## [Exercise prompt]
Could you output each line of the data that follows exactly?

----- Source material -----

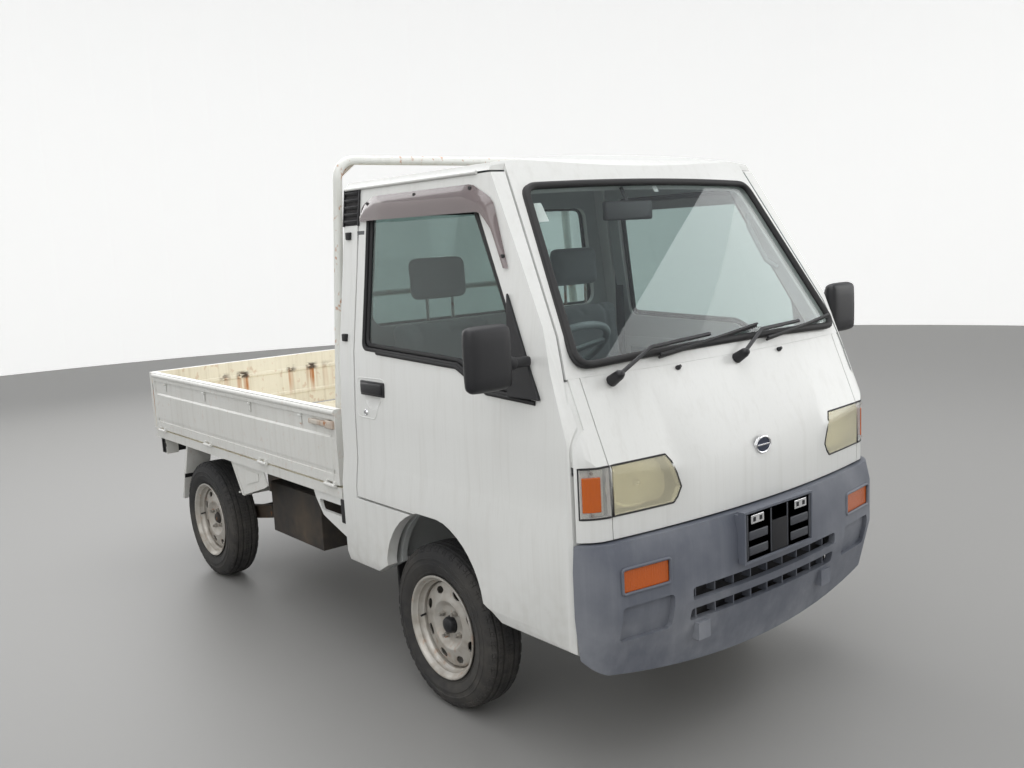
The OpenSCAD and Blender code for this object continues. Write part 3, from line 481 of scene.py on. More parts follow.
SEAT_VINYL = Finish("seat_vinyl", (0.10, 0.105, 0.11), 0.5, fine=1.0, dirt=(0.2, 0.19, 0.17), patches=0.2, bump=0.3)
LABEL = Finish("blank_label", (0.80, 0.80, 0.78), 0.45, patches=0.1)
FLOOR = Finish("studio_floor", (0.235, 0.232, 0.224), 0.5)
WALL = Finish("studio_wall", (0.86, 0.86, 0.85), 0.9, glow=0.46)


# ---------- shapes ----------


class Form:
    """A mesh in the making, in metres and in its place."""

    def __init__(self) -> None:
        """Starts with nothing."""
        self.bm = bmesh.new()

    def box(self, low: Point, high: Point, round_by: float = 0.0, turn: Matrix | None = None) -> "Form":
        """Adds a block.

        Args:
            low: its low corner.
            high: its high corner.
            round_by: the radius of its edges.
            turn: a turn about the block's own centre.

        Returns:
            This form.
        """
        low, high = Vector(low), Vector(high)
        made = bmesh.ops.create_cube(self.bm, size=1.0)["verts"]
        bmesh.ops.scale(self.bm, vec=high - low, verts=made)
        if round_by:
            edges = list({e for v in made for e in v.link_edges})
            made = bmesh.ops.bevel(self.bm, geom=edges, offset=round_by, offset_type="OFFSET", segments=3, profile=0.5,
                                   affect="EDGES", material=-1, clamp_overlap=True)["verts"]
            made = self._island(made[0])
        if turn:
            bmesh.ops.transform(self.bm, matrix=turn, verts=made)
        bmesh.ops.translate(self.bm, vec=(low + high) / 2, verts=made)
        return self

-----

## [Reply to the task]
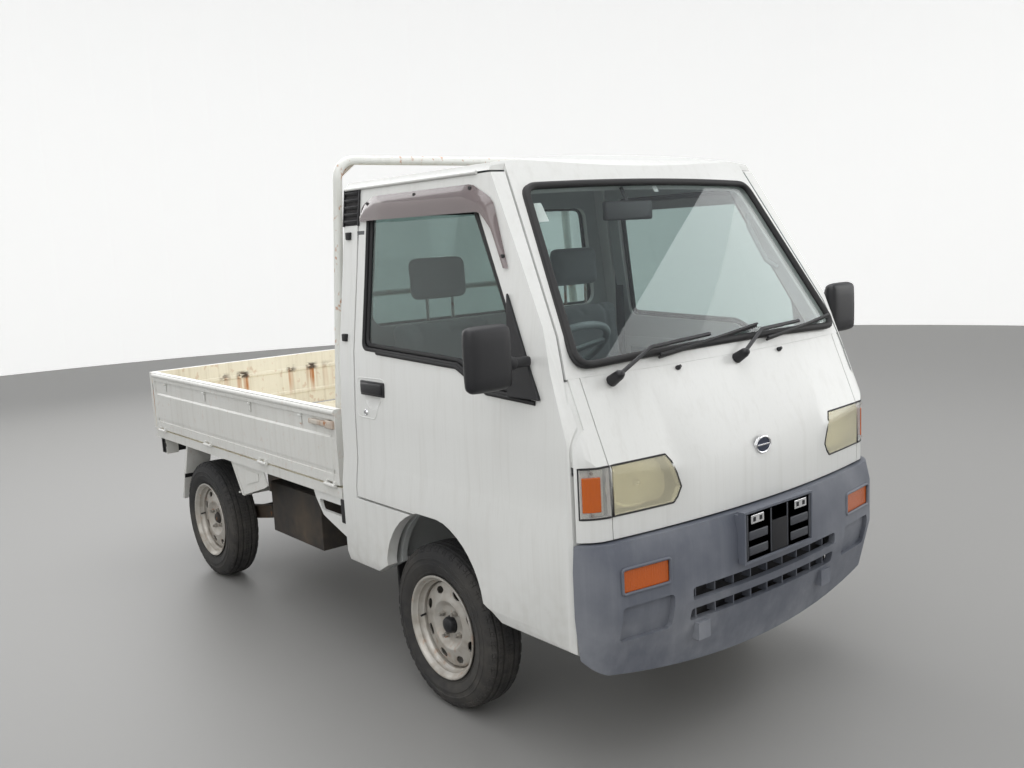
The OpenSCAD and Blender code for this object continues. Write part 3, from line 481 of scene.py on. More parts follow.
SEAT_VINYL = Finish("seat_vinyl", (0.10, 0.105, 0.11), 0.5, fine=1.0, dirt=(0.2, 0.19, 0.17), patches=0.2, bump=0.3)
LABEL = Finish("blank_label", (0.80, 0.80, 0.78), 0.45, patches=0.1)
FLOOR = Finish("studio_floor", (0.235, 0.232, 0.224), 0.5)
WALL = Finish("studio_wall", (0.86, 0.86, 0.85), 0.9, glow=0.46)


# ---------- shapes ----------


class Form:
    """A mesh in the making, in metres and in its place."""

    def __init__(self) -> None:
        """Starts with nothing."""
        self.bm = bmesh.new()

    def box(self, low: Point, high: Point, round_by: float = 0.0, turn: Matrix | None = None) -> "Form":
        """Adds a block.

        Args:
            low: its low corner.
            high: its high corner.
            round_by: the radius of its edges.
            turn: a turn about the block's own centre.

        Returns:
            This form.
        """
        low, high = Vector(low), Vector(high)
        made = bmesh.ops.create_cube(self.bm, size=1.0)["verts"]
        bmesh.ops.scale(self.bm, vec=high - low, verts=made)
        if round_by:
            edges = list({e for v in made for e in v.link_edges})
            made = bmesh.ops.bevel(self.bm, geom=edges, offset=round_by, offset_type="OFFSET", segments=3, profile=0.5,
                                   affect="EDGES", material=-1, clamp_overlap=True)["verts"]
            made = self._island(made[0])
        if turn:
            bmesh.ops.transform(self.bm, matrix=turn, verts=made)
        bmesh.ops.translate(self.bm, vec=(low + high) / 2, verts=made)
        return self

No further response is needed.